I remember reading somewhere that the difference between being young and being old is that young people choose a breakfast cereal for the toy, and old people choose it for the fiber content.

I suppose that mostly is true. But on a recent bright Saturday morning, I met some older women on the tennis courts at Anthem, and they were whacking fierce groundstrokes to all corners of the court, and starting Friday they will be reaching in the Lucky Charms box again, in Surprise, Ariz.

That’s where the United States Tennis Association will hold its annual championships for recreational league players. The older women representing Sun City Anthem — each is 60 or older — qualified by winning the Intermountain Section against older tennis-playing women from Montana, Wyoming, Utah, Colorado and Idaho.

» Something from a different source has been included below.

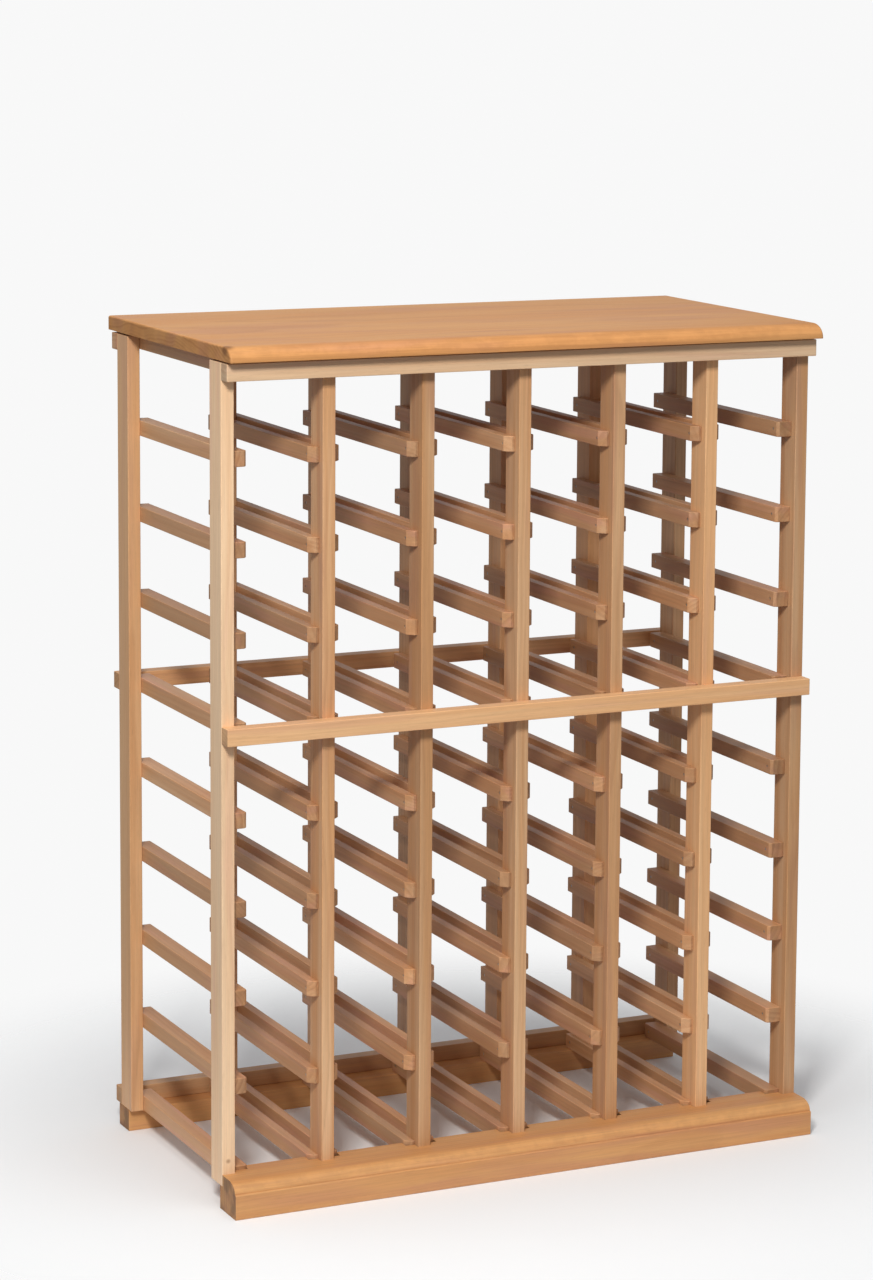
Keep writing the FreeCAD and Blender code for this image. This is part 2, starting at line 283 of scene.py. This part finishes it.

The older women from the Anthem team said it was cold and rainy and blustery at the sectionals. So when somebody rushed the net, at least in a manner of speaking, it sounded like the Tin Woodsman leaking oil on the yellow brick road, because cold and rainy and blustery are not optimum conditions in the USTA’s 60-over divisions.

When I met the team at Anthem, the courts smelled mostly of flowers, not analgesic balm. I counted only two or three knee braces among the players. The bulky Velcro contraptions encasing the knees of Josie Baker, the team captain, definitely qualified as braces; it was hard to tell if the black band of fabric below Karin Bridges’ right knee was brace or fashion accessory.

But one of the players said I shouldn’t be fooled by the smell of flowers and the spryness I had witnessed on the Anthem hard courts because “everybody here has something wrong with them.”

Maybe so, but these older women seemed pretty tough to me, and I’ll bet none ever missed riding in a van to one of those master-planned Sun City communities because they sneezed and were put on the disabled list, which is what happened to Mat Latos when he was pitching for the Padres.

The one time I was in the Padres clubhouse, Latos threw an athletic tapewad at my head — at least Yorvit Torrealba said it was Latos. The older women from the Sun City Anthem team were much more approachable.

I learned that Irene Schwartz, 74, still books air travel for boxing promoter Bob Arum and his crew at Top Rank; Norba Wiebe, 74, is a retired flight attendant and basketball coach who does not take meds; Elizabeth Saide, 73, is a crafty lefty (aren’t all lefties crafty?) with a crafty serve who had a crafty tennis court in her backyard when she lived on the crafty side of Los Angeles; Josie Baker, 72, the captain, is a retired research chemist.

Lani Kuncl, 71, taught English and keeps everybody laughing with her wit; Beverly Ginsberg, 70, was an administrator at the NYU School of Medicine and organizes team mixers (and you know how important those are); Durinda Stewart, 69, began playing tennis at a club built by her husband’s family and the Osmond family of Provo, Utah, and she has 21 grandchildren; Karin Bridges, 68, has a deadly forehand and is a dedicated follower of fashion. Or maybe she just has a sore knee.

Barbara Booth, 68, is a retired math teacher; Rosie Sulistio, 68, a retired nurse; Patty Yamano, a retired educator; Marci Loss, a retired office manager. At 61, she’s the baby of the team.

Eight of the 12 players are married; 12 of the 12 say tennis had added years to their lives physically, and decades to their lives, socially.

“We have team-bonding parties; go out to lunches after matches,” says Josie Baker, the captain with the knee braces.

She said there was a major shindig after this year’s sectionals at BJ’s Restaurant and Brewhouse, where “the manager treated us with a special high-calorie dessert after a long day.”

But this weekend in Arizona it won’t be about high-calorie desserts or even the championship trophy. It will only be a little about whacking fierce groundstrokes. It will be a lot about sharing a good time with friends.

It will be about pink marshmallow hearts and yellow marshmallow moons and orange marshmallow stars and green marshmallow clovers.

It will about reaching for the little plastic wristwatch in the bottom of the Lucky Charms box.